◆ **REQUIREMENT**
Start at the line that has "# Region 5: the" and stop at the line that has "obj.parent = empty". Print those lines and all lines between them exactly, and nothing more.

_____

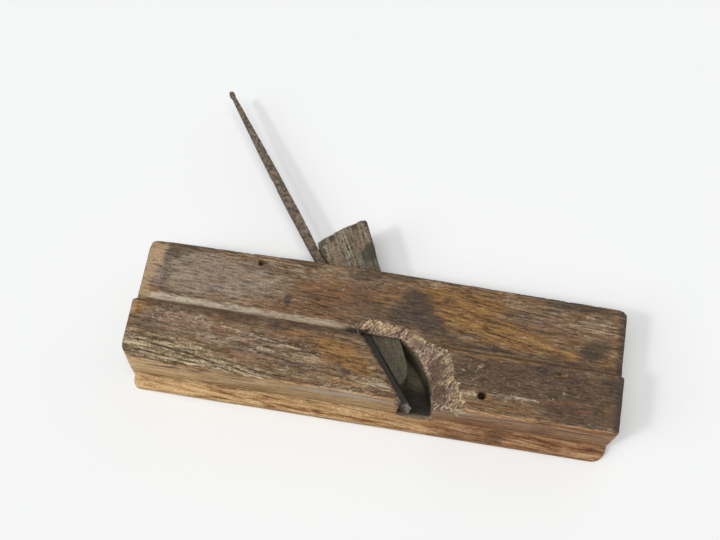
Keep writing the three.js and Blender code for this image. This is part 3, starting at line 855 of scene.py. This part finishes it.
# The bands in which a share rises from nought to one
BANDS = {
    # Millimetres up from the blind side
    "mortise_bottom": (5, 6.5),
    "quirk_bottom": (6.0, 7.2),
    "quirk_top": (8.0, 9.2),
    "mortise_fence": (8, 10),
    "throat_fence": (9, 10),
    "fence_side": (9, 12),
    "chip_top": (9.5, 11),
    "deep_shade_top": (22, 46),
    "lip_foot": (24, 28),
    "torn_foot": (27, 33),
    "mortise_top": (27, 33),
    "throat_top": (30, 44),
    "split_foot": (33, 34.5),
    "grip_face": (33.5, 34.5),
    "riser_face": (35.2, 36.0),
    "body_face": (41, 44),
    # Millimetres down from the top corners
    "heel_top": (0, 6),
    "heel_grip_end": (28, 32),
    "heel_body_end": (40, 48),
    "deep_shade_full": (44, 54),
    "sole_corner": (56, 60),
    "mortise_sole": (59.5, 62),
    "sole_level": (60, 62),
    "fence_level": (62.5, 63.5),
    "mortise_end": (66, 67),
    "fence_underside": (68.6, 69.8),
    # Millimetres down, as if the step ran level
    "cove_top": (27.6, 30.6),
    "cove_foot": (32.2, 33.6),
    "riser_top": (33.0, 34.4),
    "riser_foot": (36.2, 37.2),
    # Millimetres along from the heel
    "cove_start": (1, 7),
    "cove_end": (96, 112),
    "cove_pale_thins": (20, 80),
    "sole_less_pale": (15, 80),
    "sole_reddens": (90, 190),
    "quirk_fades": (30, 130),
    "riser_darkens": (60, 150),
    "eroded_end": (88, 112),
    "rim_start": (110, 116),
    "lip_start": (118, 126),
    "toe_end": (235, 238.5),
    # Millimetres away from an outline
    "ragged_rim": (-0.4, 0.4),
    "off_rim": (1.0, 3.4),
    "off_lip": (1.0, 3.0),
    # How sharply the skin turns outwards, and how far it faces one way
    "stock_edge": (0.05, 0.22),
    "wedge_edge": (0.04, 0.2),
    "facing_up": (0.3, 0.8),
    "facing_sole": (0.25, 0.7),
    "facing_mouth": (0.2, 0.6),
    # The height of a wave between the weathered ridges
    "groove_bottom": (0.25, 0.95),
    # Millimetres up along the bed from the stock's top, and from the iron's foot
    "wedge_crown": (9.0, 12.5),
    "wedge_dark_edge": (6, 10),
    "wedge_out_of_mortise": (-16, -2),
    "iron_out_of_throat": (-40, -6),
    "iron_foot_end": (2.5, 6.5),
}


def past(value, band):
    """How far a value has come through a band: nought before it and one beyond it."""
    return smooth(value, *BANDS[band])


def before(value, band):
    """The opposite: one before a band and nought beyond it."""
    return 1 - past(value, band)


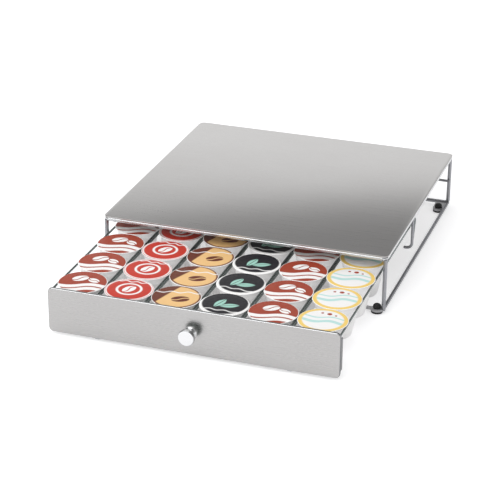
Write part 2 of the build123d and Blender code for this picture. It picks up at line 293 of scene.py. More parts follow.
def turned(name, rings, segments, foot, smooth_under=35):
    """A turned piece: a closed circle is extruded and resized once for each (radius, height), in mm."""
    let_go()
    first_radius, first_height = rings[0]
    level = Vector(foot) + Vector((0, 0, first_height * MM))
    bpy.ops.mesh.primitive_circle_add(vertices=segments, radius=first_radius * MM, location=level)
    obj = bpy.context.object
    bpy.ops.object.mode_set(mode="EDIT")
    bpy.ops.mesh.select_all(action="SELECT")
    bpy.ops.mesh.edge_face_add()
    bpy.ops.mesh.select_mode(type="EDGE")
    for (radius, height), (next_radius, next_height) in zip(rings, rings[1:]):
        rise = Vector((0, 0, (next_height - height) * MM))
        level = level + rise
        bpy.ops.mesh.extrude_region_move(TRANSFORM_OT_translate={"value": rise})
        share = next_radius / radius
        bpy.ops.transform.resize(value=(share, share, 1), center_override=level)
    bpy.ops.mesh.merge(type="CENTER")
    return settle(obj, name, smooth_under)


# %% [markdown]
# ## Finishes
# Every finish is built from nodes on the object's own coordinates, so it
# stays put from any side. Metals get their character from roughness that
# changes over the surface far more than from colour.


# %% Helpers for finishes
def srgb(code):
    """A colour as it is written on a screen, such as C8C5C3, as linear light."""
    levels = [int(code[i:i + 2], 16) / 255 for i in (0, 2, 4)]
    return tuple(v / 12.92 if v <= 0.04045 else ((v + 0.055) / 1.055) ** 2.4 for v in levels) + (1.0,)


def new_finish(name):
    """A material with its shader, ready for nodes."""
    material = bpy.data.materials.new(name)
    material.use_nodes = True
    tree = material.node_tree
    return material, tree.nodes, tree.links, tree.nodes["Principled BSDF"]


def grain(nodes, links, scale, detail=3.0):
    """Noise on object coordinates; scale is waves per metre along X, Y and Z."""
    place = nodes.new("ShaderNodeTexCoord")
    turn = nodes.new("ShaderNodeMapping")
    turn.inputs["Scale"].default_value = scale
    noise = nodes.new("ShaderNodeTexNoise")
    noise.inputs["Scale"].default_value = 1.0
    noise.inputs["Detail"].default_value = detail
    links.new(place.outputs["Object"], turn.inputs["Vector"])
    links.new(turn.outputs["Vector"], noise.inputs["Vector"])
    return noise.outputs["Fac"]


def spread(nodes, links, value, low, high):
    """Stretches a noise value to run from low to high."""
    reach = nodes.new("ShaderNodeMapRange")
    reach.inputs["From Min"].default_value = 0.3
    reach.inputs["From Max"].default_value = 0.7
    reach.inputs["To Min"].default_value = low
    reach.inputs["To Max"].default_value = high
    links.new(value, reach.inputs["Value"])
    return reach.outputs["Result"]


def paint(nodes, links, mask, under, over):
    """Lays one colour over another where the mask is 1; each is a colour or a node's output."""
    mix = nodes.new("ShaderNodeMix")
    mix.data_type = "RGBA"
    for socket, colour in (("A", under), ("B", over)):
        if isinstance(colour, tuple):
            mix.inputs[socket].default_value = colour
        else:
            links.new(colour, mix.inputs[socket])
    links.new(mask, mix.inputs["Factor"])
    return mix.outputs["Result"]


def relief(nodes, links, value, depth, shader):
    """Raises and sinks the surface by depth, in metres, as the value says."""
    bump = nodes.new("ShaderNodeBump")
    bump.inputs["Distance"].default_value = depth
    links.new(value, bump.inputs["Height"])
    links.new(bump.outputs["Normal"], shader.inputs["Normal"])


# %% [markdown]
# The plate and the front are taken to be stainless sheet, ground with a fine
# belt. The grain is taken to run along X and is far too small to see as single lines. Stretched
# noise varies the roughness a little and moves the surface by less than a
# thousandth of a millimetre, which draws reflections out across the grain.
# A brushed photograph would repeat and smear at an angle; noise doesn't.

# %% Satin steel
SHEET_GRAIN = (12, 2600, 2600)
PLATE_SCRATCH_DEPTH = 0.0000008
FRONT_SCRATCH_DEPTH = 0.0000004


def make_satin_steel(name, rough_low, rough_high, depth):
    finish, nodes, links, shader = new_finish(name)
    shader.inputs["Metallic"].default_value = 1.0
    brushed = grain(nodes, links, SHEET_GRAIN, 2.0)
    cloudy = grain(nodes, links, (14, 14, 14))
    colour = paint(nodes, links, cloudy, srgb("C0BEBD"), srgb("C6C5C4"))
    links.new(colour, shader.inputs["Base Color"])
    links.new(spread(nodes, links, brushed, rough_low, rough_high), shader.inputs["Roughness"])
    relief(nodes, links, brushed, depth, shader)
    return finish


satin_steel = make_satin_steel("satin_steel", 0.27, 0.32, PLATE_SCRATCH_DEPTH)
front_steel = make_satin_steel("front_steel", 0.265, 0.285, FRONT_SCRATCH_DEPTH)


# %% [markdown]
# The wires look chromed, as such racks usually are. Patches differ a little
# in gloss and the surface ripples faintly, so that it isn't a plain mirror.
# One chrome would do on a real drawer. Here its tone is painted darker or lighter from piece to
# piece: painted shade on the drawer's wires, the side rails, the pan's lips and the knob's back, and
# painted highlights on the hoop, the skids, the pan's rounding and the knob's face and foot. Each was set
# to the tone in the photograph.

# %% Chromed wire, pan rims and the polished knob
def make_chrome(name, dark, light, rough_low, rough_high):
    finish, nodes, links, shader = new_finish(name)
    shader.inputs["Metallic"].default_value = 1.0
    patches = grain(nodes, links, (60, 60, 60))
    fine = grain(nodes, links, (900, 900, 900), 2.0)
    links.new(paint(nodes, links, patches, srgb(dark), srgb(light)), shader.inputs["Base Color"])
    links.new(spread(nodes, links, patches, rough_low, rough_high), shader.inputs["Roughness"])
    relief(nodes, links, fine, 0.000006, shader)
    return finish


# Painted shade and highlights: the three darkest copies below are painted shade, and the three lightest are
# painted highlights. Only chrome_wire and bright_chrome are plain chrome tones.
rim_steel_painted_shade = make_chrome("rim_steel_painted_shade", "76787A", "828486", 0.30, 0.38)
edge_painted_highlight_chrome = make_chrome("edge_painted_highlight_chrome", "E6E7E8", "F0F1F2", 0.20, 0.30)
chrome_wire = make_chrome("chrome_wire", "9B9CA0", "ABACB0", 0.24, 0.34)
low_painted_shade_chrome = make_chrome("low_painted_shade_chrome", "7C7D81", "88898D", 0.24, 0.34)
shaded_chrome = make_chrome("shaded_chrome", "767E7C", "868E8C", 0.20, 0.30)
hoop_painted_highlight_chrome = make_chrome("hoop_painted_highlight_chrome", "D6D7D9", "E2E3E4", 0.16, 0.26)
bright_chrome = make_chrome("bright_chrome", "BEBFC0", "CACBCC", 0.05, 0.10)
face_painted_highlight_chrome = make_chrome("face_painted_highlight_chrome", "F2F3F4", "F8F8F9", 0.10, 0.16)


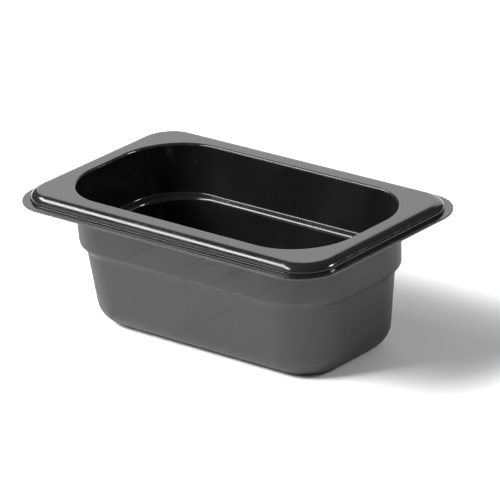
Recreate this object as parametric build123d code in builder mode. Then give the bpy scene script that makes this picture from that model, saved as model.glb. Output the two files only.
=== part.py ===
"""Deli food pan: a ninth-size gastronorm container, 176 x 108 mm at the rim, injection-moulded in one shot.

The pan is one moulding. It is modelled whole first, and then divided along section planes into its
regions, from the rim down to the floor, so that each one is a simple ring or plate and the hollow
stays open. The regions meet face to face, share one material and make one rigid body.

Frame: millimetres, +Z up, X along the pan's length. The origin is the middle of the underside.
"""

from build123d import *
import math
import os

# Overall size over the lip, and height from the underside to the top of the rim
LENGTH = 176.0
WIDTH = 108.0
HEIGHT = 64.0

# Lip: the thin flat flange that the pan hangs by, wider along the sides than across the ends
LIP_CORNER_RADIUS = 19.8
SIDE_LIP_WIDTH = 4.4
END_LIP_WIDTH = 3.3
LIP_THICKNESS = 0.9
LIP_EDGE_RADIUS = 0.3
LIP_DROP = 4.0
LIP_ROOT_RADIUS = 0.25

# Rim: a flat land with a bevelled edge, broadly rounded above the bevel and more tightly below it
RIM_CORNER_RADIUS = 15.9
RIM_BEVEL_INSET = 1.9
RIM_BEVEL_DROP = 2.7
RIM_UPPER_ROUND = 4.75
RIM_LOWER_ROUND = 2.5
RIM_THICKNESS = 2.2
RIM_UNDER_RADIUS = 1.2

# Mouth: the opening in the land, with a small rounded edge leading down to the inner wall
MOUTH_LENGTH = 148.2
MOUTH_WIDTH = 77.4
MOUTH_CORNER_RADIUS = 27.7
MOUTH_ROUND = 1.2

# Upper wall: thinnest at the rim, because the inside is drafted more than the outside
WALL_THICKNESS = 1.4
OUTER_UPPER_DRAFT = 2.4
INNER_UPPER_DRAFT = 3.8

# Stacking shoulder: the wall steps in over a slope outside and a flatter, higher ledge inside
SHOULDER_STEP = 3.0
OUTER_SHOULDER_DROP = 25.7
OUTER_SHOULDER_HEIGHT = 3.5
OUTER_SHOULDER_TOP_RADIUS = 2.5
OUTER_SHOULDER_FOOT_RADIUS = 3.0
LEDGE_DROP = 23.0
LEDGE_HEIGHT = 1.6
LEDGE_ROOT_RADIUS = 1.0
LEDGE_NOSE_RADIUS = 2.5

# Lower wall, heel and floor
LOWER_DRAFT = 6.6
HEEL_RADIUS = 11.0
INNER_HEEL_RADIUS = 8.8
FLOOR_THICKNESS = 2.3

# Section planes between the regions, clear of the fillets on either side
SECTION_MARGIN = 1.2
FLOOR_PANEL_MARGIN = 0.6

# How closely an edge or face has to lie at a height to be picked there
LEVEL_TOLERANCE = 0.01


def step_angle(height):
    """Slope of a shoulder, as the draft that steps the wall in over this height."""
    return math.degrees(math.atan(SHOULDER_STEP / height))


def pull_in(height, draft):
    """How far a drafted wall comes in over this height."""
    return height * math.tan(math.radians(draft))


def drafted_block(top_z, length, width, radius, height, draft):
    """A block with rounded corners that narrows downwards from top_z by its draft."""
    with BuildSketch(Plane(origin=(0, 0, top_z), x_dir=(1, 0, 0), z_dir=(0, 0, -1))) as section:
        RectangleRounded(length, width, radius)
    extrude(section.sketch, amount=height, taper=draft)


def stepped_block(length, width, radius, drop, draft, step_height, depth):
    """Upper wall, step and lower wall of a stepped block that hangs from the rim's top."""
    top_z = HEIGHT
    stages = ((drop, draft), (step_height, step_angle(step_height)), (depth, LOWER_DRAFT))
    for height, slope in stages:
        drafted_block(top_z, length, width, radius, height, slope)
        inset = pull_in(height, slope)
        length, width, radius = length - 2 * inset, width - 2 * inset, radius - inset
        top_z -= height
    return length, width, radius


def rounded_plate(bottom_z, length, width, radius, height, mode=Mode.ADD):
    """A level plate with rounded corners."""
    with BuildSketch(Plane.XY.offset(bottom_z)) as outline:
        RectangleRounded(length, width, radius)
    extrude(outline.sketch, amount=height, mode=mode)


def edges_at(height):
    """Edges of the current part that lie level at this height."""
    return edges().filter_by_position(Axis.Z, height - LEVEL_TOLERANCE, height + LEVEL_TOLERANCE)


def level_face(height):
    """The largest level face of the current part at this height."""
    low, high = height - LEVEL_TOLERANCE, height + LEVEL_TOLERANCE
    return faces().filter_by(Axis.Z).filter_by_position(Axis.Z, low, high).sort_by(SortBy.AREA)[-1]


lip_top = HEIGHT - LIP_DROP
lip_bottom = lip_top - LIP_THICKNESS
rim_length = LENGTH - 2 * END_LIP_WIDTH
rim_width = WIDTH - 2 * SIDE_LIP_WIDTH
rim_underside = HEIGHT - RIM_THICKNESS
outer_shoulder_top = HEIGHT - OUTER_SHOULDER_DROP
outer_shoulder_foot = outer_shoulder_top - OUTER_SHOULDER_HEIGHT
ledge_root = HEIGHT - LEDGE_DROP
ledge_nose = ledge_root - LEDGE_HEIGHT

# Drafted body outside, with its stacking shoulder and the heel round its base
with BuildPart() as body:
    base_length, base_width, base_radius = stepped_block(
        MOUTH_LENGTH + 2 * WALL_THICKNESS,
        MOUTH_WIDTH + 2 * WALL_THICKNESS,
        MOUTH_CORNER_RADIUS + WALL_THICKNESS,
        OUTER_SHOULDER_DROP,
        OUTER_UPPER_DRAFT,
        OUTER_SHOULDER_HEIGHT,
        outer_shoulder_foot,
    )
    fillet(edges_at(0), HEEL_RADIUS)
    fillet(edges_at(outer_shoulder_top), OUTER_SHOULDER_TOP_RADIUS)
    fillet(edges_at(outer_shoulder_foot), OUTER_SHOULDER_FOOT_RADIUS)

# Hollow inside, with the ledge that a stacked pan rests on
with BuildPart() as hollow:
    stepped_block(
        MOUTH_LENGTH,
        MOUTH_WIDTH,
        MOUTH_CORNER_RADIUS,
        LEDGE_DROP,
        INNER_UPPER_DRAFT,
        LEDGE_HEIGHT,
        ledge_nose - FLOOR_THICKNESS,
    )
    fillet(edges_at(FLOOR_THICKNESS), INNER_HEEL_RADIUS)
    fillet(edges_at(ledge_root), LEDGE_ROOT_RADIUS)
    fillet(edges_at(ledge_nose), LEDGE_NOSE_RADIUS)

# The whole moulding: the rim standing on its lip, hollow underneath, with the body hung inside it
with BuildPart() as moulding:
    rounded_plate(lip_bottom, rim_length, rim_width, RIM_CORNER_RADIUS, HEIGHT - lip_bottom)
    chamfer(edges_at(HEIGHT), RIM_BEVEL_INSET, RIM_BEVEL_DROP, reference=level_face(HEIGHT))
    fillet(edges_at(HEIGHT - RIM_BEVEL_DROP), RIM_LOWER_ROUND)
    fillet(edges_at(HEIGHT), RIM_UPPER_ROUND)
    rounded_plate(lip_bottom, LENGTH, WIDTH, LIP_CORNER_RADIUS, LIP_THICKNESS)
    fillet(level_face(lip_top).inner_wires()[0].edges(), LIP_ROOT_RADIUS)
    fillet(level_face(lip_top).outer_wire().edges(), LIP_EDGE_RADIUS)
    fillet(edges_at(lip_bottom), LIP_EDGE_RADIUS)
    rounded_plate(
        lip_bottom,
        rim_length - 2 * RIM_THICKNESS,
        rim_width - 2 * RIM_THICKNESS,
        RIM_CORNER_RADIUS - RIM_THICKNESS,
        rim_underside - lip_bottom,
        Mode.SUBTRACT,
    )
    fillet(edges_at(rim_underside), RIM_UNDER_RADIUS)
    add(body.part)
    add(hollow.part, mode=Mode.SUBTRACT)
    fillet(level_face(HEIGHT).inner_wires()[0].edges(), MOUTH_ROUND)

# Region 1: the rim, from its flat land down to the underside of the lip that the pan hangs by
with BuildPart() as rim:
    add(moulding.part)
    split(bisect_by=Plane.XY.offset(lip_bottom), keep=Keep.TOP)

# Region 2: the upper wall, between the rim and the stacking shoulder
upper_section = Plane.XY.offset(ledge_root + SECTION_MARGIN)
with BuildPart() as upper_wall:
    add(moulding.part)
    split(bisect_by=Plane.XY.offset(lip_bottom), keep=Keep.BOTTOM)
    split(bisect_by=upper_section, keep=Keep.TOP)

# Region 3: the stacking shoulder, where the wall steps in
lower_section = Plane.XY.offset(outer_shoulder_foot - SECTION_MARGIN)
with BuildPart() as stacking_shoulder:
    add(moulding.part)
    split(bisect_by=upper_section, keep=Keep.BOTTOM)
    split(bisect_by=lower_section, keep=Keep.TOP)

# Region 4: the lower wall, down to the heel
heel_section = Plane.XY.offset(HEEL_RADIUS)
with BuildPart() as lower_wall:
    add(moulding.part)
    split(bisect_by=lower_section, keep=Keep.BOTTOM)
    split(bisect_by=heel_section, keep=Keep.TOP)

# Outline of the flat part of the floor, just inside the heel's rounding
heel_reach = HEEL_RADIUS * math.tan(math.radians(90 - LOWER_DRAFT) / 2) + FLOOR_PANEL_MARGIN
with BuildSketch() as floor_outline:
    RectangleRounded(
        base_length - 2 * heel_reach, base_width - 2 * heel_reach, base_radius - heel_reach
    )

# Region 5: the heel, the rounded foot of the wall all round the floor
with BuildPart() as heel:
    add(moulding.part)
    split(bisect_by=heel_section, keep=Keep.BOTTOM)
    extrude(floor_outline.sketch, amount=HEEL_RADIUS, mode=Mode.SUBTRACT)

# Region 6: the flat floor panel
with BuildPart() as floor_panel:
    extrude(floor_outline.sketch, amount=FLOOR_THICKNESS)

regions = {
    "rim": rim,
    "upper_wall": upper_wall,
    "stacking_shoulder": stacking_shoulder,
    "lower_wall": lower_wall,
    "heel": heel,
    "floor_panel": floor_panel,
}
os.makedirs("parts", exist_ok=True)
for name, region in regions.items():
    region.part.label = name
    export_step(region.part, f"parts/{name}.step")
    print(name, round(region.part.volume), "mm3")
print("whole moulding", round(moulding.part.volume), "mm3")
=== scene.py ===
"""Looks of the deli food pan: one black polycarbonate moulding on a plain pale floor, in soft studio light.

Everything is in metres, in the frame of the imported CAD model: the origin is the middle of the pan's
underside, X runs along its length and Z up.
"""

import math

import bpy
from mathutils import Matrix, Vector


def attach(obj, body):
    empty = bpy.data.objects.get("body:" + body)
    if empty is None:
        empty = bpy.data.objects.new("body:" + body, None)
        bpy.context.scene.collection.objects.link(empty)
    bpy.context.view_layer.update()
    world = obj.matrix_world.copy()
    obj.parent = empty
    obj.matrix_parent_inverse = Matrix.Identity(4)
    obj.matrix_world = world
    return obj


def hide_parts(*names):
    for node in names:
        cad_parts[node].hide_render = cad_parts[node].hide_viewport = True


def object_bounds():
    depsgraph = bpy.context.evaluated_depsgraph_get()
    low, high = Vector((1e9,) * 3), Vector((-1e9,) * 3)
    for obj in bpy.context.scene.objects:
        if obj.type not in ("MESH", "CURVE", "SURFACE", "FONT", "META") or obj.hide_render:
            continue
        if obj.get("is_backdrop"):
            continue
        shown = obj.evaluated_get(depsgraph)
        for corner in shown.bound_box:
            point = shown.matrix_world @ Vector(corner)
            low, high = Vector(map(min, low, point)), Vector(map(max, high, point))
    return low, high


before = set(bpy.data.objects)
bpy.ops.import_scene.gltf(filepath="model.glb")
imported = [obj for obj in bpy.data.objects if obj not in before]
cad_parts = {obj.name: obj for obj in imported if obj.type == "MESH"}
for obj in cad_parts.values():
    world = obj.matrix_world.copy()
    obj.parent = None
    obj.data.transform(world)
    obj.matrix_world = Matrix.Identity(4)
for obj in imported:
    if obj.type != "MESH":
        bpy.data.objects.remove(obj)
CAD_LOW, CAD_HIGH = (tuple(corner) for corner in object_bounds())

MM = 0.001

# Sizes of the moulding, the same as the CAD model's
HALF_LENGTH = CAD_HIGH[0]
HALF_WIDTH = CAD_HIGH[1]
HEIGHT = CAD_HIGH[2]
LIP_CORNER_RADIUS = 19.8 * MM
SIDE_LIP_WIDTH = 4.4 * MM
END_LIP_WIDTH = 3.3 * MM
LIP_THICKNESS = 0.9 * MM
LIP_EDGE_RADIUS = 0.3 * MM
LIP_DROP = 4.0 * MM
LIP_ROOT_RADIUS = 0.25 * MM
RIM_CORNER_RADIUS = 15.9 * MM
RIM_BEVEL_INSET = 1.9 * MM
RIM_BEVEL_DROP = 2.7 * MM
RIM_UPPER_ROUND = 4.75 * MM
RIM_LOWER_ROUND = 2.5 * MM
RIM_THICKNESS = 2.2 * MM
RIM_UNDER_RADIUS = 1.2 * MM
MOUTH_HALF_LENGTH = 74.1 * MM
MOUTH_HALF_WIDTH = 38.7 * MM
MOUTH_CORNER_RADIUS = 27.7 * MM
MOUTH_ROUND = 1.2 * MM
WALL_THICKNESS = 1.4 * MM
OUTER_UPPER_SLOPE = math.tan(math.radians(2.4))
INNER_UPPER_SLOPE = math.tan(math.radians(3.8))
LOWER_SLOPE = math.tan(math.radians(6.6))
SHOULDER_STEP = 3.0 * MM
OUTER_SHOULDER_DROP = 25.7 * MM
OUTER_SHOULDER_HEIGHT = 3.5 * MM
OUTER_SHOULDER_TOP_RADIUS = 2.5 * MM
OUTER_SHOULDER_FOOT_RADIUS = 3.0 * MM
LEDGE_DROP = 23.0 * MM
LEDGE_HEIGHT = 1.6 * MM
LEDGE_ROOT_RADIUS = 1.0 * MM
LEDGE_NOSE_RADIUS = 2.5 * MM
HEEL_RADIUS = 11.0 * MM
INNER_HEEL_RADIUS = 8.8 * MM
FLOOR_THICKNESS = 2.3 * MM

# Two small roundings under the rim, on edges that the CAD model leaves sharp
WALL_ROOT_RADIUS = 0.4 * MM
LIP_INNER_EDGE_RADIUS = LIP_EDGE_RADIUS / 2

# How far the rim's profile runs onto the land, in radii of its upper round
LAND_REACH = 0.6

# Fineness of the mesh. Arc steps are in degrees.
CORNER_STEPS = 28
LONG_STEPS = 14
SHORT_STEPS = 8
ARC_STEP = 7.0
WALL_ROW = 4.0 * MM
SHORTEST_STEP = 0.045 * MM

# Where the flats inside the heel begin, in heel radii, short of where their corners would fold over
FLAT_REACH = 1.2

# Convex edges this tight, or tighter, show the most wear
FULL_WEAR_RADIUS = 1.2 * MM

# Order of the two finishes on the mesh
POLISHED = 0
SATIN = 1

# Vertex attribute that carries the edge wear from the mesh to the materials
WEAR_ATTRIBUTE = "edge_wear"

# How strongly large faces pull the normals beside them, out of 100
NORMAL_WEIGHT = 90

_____

◆ **EXERCISE RESULT**
# Region 5: the heel, the rounded foot of the wall all round the floor
with BuildPart() as heel:
    add(moulding.part)
    split(bisect_by=heel_section, keep=Keep.BOTTOM)
    extrude(floor_outline.sketch, amount=HEEL_RADIUS, mode=Mode.SUBTRACT)

# Region 6: the flat floor panel
with BuildPart() as floor_panel:
    extrude(floor_outline.sketch, amount=FLOOR_THICKNESS)

regions = {
    "rim": rim,
    "upper_wall": upper_wall,
    "stacking_shoulder": stacking_shoulder,
    "lower_wall": lower_wall,
    "heel": heel,
    "floor_panel": floor_panel,
}
os.makedirs("parts", exist_ok=True)
for name, region in regions.items():
    region.part.label = name
    export_step(region.part, f"parts/{name}.step")
    print(name, round(region.part.volume), "mm3")
print("whole moulding", round(moulding.part.volume), "mm3")
=== scene.py ===
"""Looks of the deli food pan: one black polycarbonate moulding on a plain pale floor, in soft studio light.

Everything is in metres, in the frame of the imported CAD model: the origin is the middle of the pan's
underside, X runs along its length and Z up.
"""

import math

import bpy
from mathutils import Matrix, Vector


def attach(obj, body):
    empty = bpy.data.objects.get("body:" + body)
    if empty is None:
        empty = bpy.data.objects.new("body:" + body, None)
        bpy.context.scene.collection.objects.link(empty)
    bpy.context.view_layer.update()
    world = obj.matrix_world.copy()
    obj.parent = empty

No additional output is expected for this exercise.